Categories: Reviews

The Melbourne Monologues

Now in their 34th year, Melbourne Writers’ Theatre continue their mission to foster and showcase new and established Australian writing talent with The Melbourne Monologues at La Mama Courthouse as part of their 2015 Page To Stage season.

Resident director and dramaturg Elizabeth Walley’s curation avoids the sometimes superficial pageantry of “messages or moral tales”, instead inciting a simple “call for engagement” with the emotional untidiness of the everyday – an exploration of the ongoing conflict between basic human desire and anxiety.

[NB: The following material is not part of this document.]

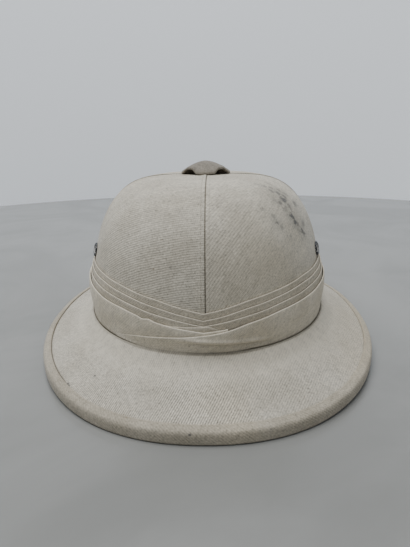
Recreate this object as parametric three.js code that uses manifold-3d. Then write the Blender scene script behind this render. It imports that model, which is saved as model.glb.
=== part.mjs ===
// A pith helmet: a hollow crown and brim moulded in one piece, covered with cotton drill. Four crown
// panels meet at seams over the front, the back and the sides, a bound edge stiffens the brim, a pleated
// puggaree wraps the crown, a lobed cap shelters the vent hole in the top, and an eyelet airs each side.
// Millimetres, +Z up. The front faces -Y, and the flat stretches of the rim rest on Z = 0.
import * as THREE from "three";
import { mergeVertices } from "three/addons/utils/BufferGeometryUtils.js";
import Module from "manifold-3d";

// Brim, measured over the cloth
const BRIM_WIDTH = 280;
const BRIM_LENGTH = 344;
const BRIM_SQUARENESS = 2.17; // 2 is an ellipse, and more is squarer
const BRIM_DISH = 0.25; // 0 is a straight slope, and more is steeper at the crown and flatter at the rim
const RIM_HEIGHT = 8.8; // upright face of the bound edge
const SIDE_LIFT = 4.5; // how far the rim stands off the table at the sides
const LIFT_POWER = 1.6; // 1 lifts evenly, and more lifts late
const REST_SHARE = 0.42; // share of the half width over which the rim lies flat on the table
const REST_DEPTH = 5; // how far in from the edge the rim's foot is flat

// Crown, measured over the cloth
const CROWN_WIDTH = 194; // at its foot
const CROWN_LENGTH = 233;
const CROWN_SQUARENESS = 2.12;
const CROWN_FORWARD = 9; // the brim is longer behind the crown than before it
const FOOT_HEIGHT = 33.5; // from the table to the corner between brim and crown
const CROWN_TOP = 138.5; // from the table to the top
const RISE_POWER = 2.54; // how square the shoulder is, upwards and outwards
const SPREAD_POWER = 4.64;
const CROWN_TAPER = 0.041; // share by which the crown leans in from foot to top
const PANEL_STOP = 2.5; // how far the crown's cloth ends above the corner between brim and crown
const COVER_START = 0.5; // how far out from that corner the brim's cloth begins

// Walls and cloth
const PITH = 5.5;
const CLOTH = 1;
const FIT = 0.35; // clearance between one layer and the next
const SEAM_GAP = 0.6; // between two crown panels, and between the puggaree's ends at the back

// Binding round the brim's edge
const BINDING_WIDTH = 6;
const BINDING_CHAMFER = 0.8;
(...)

In Christine Croyden’s War Artist, an unnamed ex-soldier struggles to re-acclimatise to civilian life and the domestic stability of a loving relationship after the hateful horrors of modern war. Alec Gilbert is perhaps a little miscast as a character whose voice echoes the adolescent frustration and fire of a much younger man.

Mazz Ryan’s Lost, performed by Miliyana Cancar, paints a stark picture of the quiet daily agony of watching a loved-one grapple with their own fading mind.

Barry Revill explores the surreal psychological reality of a woman restricted to the physical and mental confines of institutional care in Cry of A Forgotten Woman. Brenda Palmer lends a wily wickedness and tender humanity to Revill’s forgotten matriarch, amidst the rich and poetic imagery of the piece.

In Bruce Shearer’s I’m A Certainty, Sean Paisley-Collins portrays a young man clinging to the promise of a lucky turn after a lifetime of adversity, with all the buzzing mania, volatility, desperation and denial of an addict.

I Have Everything I Want, written by Carmen Saarelaht and performed by Carolyn Masson, explores the price of corporate ‘success’, as an unnamed woman agonises over missed opportunities for a simpler and more personally authentic happiness.

First-time playwright Neil McGovern concludes the evening with perhaps the strongest piece of the set, I Love You, a sharply penned exercise in the complexity of extreme emotion under the weight of chronic neurosis. Alec Gilbert returns to bookend the evening and shines with a tense and discomforted comic presence that serves McGovern’s text perfectly.

With a diverse range of voices from a variety of backgrounds and experience levels, each piece stands independently strong while also resonating with a shared collective frankness and honesty that is wonderfully endearing.